Sarah Greenough, senior curator of photographs for the National Gallery of Art, said she fitted Misrach's vision to the space, coaxing out a sense of foreboding beneath the first-glance prettiness. And viewers seem to appreciate it.

Greenough said she's gratified by attendance, which she called "quite good," with 5,000 to 7,000 visitors in a week during the opening months of the exhibit. The exhibition book also sold out right away.

"We have a lot of Misrach's work in our collection, so when we heard the Art Institute of Chicago was organizing this show, it was of interest to us," Greenough explained. "The slot that was open to us was this summer — and we had a hole in our exhibition schedule, as well."

She wouldn't go so far as to say she was surprised by the success, but "you never are quite sure what's going to attract people."

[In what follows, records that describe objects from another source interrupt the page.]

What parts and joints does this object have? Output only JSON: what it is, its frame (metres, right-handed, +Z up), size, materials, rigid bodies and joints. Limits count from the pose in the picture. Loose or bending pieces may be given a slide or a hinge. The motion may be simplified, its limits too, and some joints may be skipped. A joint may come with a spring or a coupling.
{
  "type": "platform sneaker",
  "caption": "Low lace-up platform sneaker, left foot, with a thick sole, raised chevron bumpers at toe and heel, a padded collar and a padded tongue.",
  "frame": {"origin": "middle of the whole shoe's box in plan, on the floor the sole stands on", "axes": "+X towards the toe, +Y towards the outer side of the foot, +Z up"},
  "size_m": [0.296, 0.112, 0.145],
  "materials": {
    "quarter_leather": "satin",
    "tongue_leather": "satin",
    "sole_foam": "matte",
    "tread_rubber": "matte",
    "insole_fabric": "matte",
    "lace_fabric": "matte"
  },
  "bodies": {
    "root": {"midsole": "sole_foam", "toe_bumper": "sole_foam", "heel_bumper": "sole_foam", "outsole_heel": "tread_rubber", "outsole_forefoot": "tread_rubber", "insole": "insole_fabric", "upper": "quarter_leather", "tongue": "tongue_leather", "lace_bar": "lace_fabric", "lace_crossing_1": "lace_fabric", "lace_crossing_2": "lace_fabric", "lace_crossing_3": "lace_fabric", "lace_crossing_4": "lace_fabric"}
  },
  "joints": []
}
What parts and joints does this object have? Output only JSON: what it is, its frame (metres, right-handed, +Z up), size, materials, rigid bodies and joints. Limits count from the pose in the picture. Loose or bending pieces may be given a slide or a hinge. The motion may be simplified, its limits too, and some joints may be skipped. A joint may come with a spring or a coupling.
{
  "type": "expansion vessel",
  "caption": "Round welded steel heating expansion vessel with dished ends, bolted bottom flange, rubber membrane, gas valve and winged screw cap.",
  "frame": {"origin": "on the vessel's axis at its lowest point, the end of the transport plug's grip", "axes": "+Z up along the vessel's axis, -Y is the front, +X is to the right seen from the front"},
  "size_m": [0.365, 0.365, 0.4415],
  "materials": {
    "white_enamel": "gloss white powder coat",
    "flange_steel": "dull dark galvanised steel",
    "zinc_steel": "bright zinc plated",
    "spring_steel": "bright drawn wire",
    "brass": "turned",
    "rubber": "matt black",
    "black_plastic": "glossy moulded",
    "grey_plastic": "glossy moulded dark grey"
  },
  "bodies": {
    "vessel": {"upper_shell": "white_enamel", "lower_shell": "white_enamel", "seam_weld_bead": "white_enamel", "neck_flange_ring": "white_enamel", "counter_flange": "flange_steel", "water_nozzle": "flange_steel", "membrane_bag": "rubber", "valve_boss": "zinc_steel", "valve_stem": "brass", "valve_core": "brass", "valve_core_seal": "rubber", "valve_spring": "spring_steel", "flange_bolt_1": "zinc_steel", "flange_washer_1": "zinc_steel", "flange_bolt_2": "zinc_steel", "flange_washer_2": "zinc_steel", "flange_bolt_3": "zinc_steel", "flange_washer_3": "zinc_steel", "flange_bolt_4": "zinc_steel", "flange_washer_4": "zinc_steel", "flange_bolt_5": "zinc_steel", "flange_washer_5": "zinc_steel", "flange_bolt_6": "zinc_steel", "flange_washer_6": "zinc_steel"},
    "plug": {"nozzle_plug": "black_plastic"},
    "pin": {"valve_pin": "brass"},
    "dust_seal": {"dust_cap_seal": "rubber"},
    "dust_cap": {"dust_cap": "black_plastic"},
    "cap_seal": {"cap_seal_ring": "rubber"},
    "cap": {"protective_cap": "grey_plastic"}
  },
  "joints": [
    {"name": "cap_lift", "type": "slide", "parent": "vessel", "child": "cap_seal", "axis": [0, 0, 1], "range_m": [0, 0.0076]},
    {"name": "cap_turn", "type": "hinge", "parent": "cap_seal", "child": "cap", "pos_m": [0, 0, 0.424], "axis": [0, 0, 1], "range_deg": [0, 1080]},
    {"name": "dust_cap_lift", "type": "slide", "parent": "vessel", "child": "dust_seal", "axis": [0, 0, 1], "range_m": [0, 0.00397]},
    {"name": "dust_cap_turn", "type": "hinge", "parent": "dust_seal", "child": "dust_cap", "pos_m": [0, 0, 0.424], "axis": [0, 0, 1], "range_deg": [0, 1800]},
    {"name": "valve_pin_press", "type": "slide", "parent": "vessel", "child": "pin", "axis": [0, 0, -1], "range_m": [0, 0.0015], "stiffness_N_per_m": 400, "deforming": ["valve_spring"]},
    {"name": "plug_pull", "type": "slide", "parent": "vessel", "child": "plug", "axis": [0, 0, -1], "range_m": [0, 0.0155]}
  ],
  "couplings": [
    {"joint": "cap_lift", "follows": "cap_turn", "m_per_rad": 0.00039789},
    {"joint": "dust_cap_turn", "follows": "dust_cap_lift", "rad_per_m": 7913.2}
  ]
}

Big-name artists, the Van Goghs and Picassos, are a given as audience attractors in the art world. Portrait photographer Irving Penn's platinum prints brought in crowds, too, she noted. But a recent exhibition of photographs from the 1850s and 1860s? Not so much.

"With Misrach, I don't know if people know his work and are attracted, or if it's the subject of his work. You walk by the gallery, see the big pictures ... it looks intriguing."

The exhibit starts out with seemingly untroubled photos, which by turn become disturbing.

"That was intentional on my part," Greenough said. "I wanted to give almost a narrative thrust, to start off introducing the subject, (but there's a hint that) something might be slightly amiss. Then you have that menacing feeling develop as you go along."

She created a middle room of water photos, followed by a room of photos less pretty: one image can be read as if the subject has drowned; another, like a couple of bodies washed ashore.

"I consciously ended with three photos of people not at the mercy of environment, defining own spaces," she said.

There's a person doing a handstand; a couple playing in the water, and a final swimmer exalting in the calm of the ocean.

"These are people taking control of their environment, while in the earlier photos, (the subjects were) quite passive."

Her biggest challenge was the size of the works themselves.

"I hadn't ever hung anything so big in that environment," Greenough added. "(I'm used to) more traditionally sized photos — 8x10s, not 8 feet by 10 feet."

Critics have given the exhibit a mixed response. The Washington Post's Blake Gopnik didn't find Misrach's work menacing at all. Honolulu freelance writer Marie Carvalho called his photos "undeniably exquisite."

As for Misrach himself: "I think he liked it very much," Greenough said, adding that she sent him the layout many months in advance of the exhibits opening.